-- WHAT YOU SHOULD DO --
Each line below should be quoted exactly, please.

-- GIVEN MATERIAL --
-------

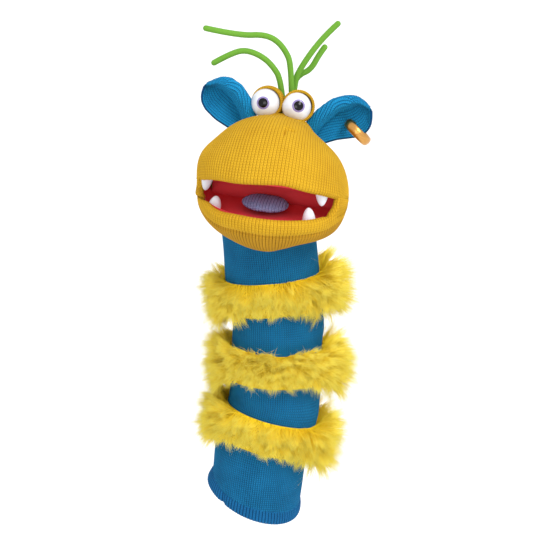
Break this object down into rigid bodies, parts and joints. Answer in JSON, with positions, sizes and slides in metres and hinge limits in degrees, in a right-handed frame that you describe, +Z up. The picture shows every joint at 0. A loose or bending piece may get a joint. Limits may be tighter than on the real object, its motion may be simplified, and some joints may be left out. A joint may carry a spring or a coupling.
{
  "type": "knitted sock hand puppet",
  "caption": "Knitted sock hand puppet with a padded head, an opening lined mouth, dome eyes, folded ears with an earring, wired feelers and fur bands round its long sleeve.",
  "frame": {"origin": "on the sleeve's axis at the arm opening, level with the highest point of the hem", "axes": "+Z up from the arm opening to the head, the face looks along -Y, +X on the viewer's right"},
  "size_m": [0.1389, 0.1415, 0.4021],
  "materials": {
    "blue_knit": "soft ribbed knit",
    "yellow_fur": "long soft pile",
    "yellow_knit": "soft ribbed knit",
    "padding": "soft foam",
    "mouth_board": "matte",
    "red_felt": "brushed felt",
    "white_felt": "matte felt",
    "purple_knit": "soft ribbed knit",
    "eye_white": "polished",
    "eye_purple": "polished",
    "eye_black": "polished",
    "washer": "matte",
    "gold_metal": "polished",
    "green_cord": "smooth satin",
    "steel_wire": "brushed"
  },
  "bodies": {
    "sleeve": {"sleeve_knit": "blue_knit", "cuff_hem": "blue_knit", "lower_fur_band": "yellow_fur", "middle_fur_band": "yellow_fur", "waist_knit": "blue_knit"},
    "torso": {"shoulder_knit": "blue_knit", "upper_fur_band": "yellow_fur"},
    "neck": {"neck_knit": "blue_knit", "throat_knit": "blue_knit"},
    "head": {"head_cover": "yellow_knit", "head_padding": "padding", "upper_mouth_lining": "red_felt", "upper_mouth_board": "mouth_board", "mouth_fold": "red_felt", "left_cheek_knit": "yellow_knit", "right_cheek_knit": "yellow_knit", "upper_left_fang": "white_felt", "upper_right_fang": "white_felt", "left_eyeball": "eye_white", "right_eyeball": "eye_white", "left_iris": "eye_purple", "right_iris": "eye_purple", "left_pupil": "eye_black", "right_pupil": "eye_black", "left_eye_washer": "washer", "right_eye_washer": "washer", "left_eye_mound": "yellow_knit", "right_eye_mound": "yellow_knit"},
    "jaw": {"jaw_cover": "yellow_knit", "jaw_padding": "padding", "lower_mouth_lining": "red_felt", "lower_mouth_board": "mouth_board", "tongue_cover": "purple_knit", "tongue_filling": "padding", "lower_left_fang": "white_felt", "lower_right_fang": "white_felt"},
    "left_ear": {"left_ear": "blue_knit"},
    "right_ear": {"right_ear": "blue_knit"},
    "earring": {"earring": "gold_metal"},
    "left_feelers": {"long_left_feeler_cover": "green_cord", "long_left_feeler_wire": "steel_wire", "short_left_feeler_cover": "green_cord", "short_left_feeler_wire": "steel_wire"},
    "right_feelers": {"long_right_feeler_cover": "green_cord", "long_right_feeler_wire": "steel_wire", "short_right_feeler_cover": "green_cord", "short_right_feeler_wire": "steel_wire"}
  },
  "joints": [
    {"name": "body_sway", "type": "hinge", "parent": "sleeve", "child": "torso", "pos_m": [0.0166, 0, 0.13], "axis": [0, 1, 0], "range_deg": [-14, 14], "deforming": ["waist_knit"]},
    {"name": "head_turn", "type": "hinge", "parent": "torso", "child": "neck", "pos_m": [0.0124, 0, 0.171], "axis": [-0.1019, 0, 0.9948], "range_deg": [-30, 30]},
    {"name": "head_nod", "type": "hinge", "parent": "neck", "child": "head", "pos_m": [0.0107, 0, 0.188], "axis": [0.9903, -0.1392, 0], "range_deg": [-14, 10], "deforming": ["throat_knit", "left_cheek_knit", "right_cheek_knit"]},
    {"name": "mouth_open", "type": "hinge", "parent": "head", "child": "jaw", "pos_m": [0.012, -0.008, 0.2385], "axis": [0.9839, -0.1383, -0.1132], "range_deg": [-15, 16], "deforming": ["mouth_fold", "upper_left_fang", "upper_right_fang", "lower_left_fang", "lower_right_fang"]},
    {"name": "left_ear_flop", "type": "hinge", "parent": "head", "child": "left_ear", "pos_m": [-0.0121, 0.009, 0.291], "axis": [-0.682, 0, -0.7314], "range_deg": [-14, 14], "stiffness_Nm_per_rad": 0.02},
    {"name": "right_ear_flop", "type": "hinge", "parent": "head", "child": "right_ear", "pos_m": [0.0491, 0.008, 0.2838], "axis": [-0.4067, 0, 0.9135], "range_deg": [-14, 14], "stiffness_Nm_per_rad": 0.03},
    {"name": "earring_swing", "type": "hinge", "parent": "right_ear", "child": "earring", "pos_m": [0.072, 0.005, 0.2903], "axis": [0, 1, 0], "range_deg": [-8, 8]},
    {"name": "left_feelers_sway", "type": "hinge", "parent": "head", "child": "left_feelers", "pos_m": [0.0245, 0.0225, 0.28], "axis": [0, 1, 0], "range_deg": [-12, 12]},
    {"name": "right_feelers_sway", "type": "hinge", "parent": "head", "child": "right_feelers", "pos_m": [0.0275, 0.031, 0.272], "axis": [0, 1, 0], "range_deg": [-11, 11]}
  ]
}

-------

-- WORKED SOLUTION --
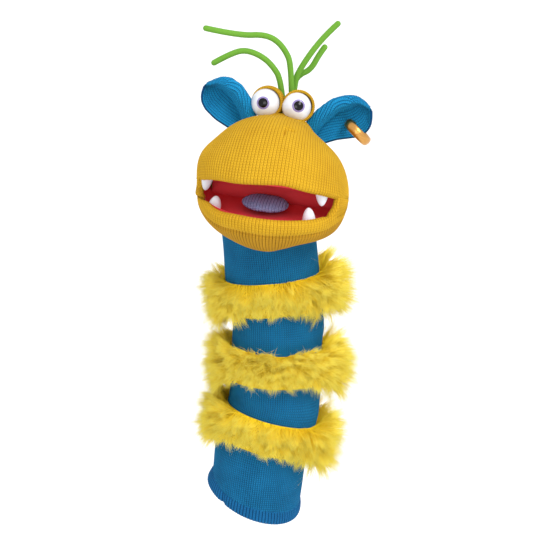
Break this object down into rigid bodies, parts and joints. Answer in JSON, with positions, sizes and slides in metres and hinge limits in degrees, in a right-handed frame that you describe, +Z up. The picture shows every joint at 0. A loose or bending piece may get a joint. Limits may be tighter than on the real object, its motion may be simplified, and some joints may be left out. A joint may carry a spring or a coupling.
{
  "type": "knitted sock hand puppet",
  "caption": "Knitted sock hand puppet with a padded head, an opening lined mouth, dome eyes, folded ears with an earring, wired feelers and fur bands round its long sleeve.",
  "frame": {"origin": "on the sleeve's axis at the arm opening, level with the highest point of the hem", "axes": "+Z up from the arm opening to the head, the face looks along -Y, +X on the viewer's right"},
  "size_m": [0.1389, 0.1415, 0.4021],
  "materials": {
    "blue_knit": "soft ribbed knit",
    "yellow_fur": "long soft pile",
    "yellow_knit": "soft ribbed knit",
    "padding": "soft foam",
    "mouth_board": "matte",
    "red_felt": "brushed felt",
    "white_felt": "matte felt",
    "purple_knit": "soft ribbed knit",
    "eye_white": "polished",
    "eye_purple": "polished",
    "eye_black": "polished",
    "washer": "matte",
    "gold_metal": "polished",
    "green_cord": "smooth satin",
    "steel_wire": "brushed"
  },
  "bodies": {
    "sleeve": {"sleeve_knit": "blue_knit", "cuff_hem": "blue_knit", "lower_fur_band": "yellow_fur", "middle_fur_band": "yellow_fur", "waist_knit": "blue_knit"},
    "torso": {"shoulder_knit": "blue_knit", "upper_fur_band": "yellow_fur"},
    "neck": {"neck_knit": "blue_knit", "throat_knit": "blue_knit"},
    "head": {"head_cover": "yellow_knit", "head_padding": "padding", "upper_mouth_lining": "red_felt", "upper_mouth_board": "mouth_board", "mouth_fold": "red_felt", "left_cheek_knit": "yellow_knit", "right_cheek_knit": "yellow_knit", "upper_left_fang": "white_felt", "upper_right_fang": "white_felt", "left_eyeball": "eye_white", "right_eyeball": "eye_white", "left_iris": "eye_purple", "right_iris": "eye_purple", "left_pupil": "eye_black", "right_pupil": "eye_black", "left_eye_washer": "washer", "right_eye_washer": "washer", "left_eye_mound": "yellow_knit", "right_eye_mound": "yellow_knit"},
    "jaw": {"jaw_cover": "yellow_knit", "jaw_padding": "padding", "lower_mouth_lining": "red_felt", "lower_mouth_board": "mouth_board", "tongue_cover": "purple_knit", "tongue_filling": "padding", "lower_left_fang": "white_felt", "lower_right_fang": "white_felt"},
    "left_ear": {"left_ear": "blue_knit"},
    "right_ear": {"right_ear": "blue_knit"},
    "earring": {"earring": "gold_metal"},
    "left_feelers": {"long_left_feeler_cover": "green_cord", "long_left_feeler_wire": "steel_wire", "short_left_feeler_cover": "green_cord", "short_left_feeler_wire": "steel_wire"},
    "right_feelers": {"long_right_feeler_cover": "green_cord", "long_right_feeler_wire": "steel_wire", "short_right_feeler_cover": "green_cord", "short_right_feeler_wire": "steel_wire"}
  },
  "joints": [
    {"name": "body_sway", "type": "hinge", "parent": "sleeve", "child": "torso", "pos_m": [0.0166, 0, 0.13], "axis": [0, 1, 0], "range_deg": [-14, 14], "deforming": ["waist_knit"]},
    {"name": "head_turn", "type": "hinge", "parent": "torso", "child": "neck", "pos_m": [0.0124, 0, 0.171], "axis": [-0.1019, 0, 0.9948], "range_deg": [-30, 30]},
    {"name": "head_nod", "type": "hinge", "parent": "neck", "child": "head", "pos_m": [0.0107, 0, 0.188], "axis": [0.9903, -0.1392, 0], "range_deg": [-14, 10], "deforming": ["throat_knit", "left_cheek_knit", "right_cheek_knit"]},
    {"name": "mouth_open", "type": "hinge", "parent": "head", "child": "jaw", "pos_m": [0.012, -0.008, 0.2385], "axis": [0.9839, -0.1383, -0.1132], "range_deg": [-15, 16], "deforming": ["mouth_fold", "upper_left_fang", "upper_right_fang", "lower_left_fang", "lower_right_fang"]},
    {"name": "left_ear_flop", "type": "hinge", "parent": "head", "child": "left_ear", "pos_m": [-0.0121, 0.009, 0.291], "axis": [-0.682, 0, -0.7314], "range_deg": [-14, 14], "stiffness_Nm_per_rad": 0.02},
    {"name": "right_ear_flop", "type": "hinge", "parent": "head", "child": "right_ear", "pos_m": [0.0491, 0.008, 0.2838], "axis": [-0.4067, 0, 0.9135], "range_deg": [-14, 14], "stiffness_Nm_per_rad": 0.03},
    {"name": "earring_swing", "type": "hinge", "parent": "right_ear", "child": "earring", "pos_m": [0.072, 0.005, 0.2903], "axis": [0, 1, 0], "range_deg": [-8, 8]},
    {"name": "left_feelers_sway", "type": "hinge", "parent": "head", "child": "left_feelers", "pos_m": [0.0245, 0.0225, 0.28], "axis": [0, 1, 0], "range_deg": [-12, 12]},
    {"name": "right_feelers_sway", "type": "hinge", "parent": "head", "child": "right_feelers", "pos_m": [0.0275, 0.031, 0.272], "axis": [0, 1, 0], "range_deg": [-11, 11]}
  ]
}